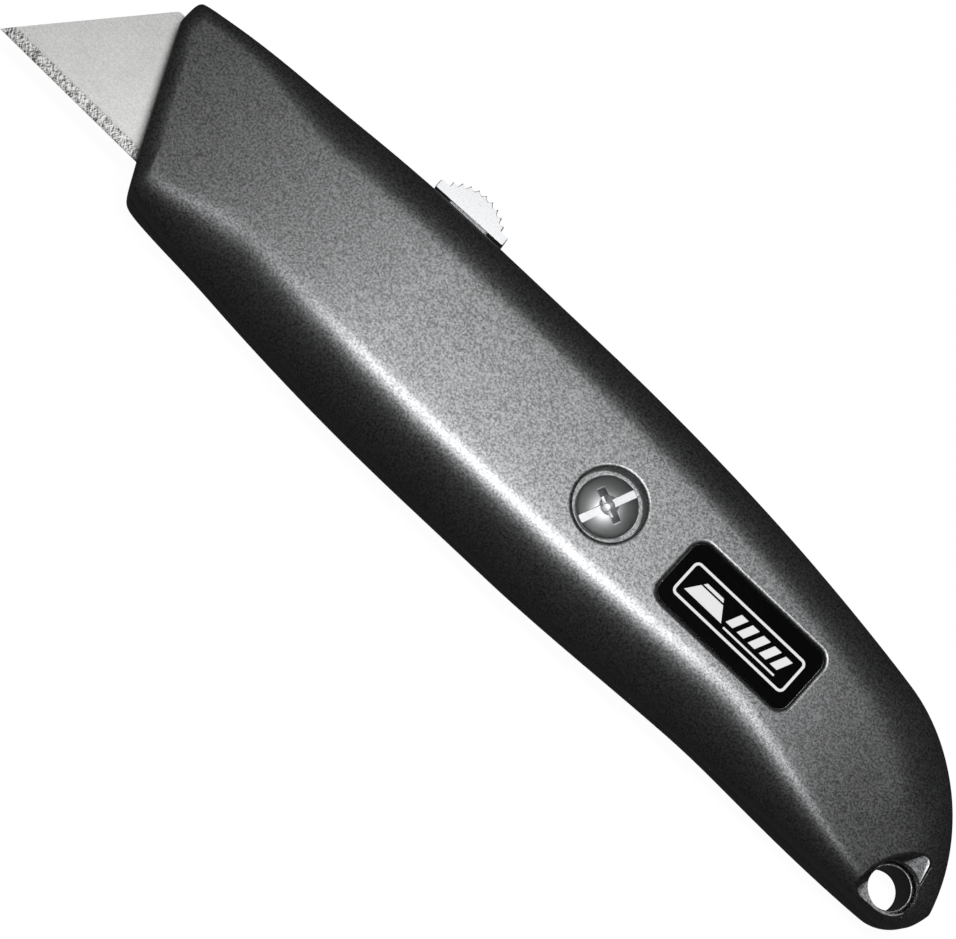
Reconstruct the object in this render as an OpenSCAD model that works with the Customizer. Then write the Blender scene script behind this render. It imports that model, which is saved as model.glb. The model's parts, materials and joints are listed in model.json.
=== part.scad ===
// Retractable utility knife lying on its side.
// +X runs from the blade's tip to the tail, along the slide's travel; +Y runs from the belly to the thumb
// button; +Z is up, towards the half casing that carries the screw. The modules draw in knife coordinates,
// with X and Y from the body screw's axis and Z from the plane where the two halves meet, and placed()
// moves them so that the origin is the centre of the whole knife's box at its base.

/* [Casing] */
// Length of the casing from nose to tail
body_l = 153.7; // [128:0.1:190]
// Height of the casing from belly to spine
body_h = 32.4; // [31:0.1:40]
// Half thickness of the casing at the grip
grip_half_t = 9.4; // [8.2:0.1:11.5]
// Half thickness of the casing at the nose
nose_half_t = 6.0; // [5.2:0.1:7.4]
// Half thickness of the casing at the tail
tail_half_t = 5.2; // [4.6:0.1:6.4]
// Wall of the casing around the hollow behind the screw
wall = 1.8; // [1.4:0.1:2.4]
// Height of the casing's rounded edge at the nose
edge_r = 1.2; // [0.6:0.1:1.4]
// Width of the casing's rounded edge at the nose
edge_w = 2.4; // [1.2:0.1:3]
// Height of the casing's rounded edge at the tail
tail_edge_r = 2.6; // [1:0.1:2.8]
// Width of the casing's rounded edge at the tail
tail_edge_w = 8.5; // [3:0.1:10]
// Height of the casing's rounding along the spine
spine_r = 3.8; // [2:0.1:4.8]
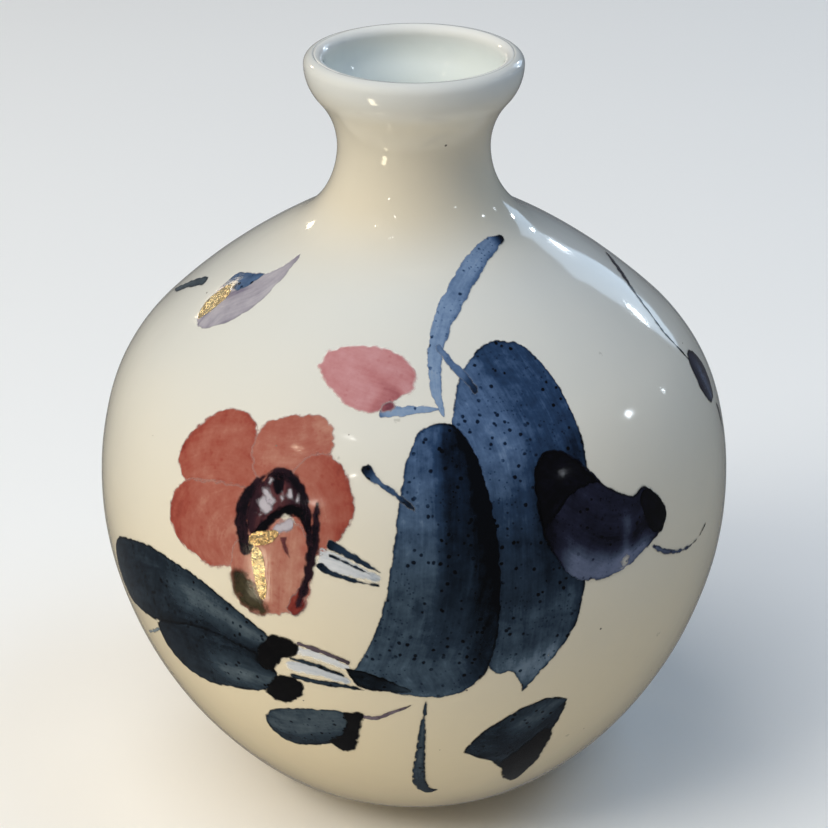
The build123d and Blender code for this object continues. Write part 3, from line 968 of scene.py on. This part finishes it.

Short exercise.
Your task is to quote, without any alteration, the lines running from the top of the records to the line that holds "at its base.", both included.

Exercise result.
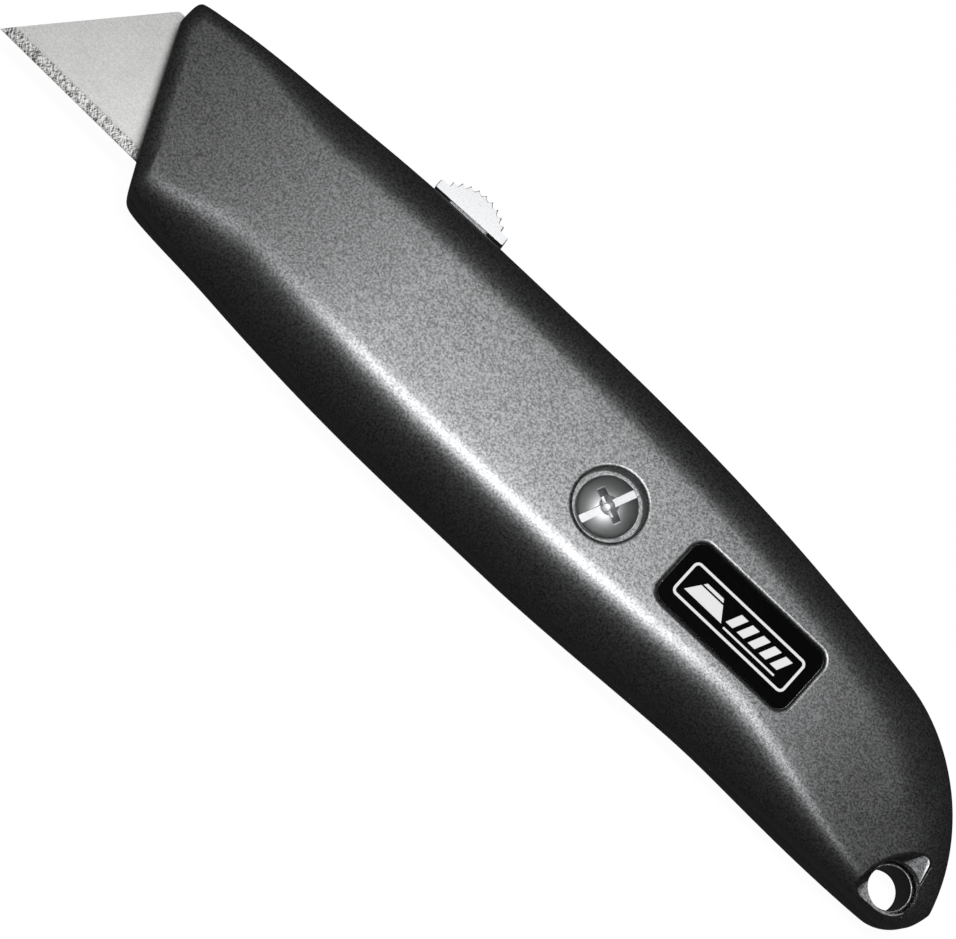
Reconstruct the object in this render as an OpenSCAD model that works with the Customizer. Then write the Blender scene script behind this render. It imports that model, which is saved as model.glb. The model's parts, materials and joints are listed in model.json.
=== part.scad ===
// Retractable utility knife lying on its side.
// +X runs from the blade's tip to the tail, along the slide's travel; +Y runs from the belly to the thumb
// button; +Z is up, towards the half casing that carries the screw. The modules draw in knife coordinates,
// with X and Y from the body screw's axis and Z from the plane where the two halves meet, and placed()
// moves them so that the origin is the centre of the whole knife's box at its base.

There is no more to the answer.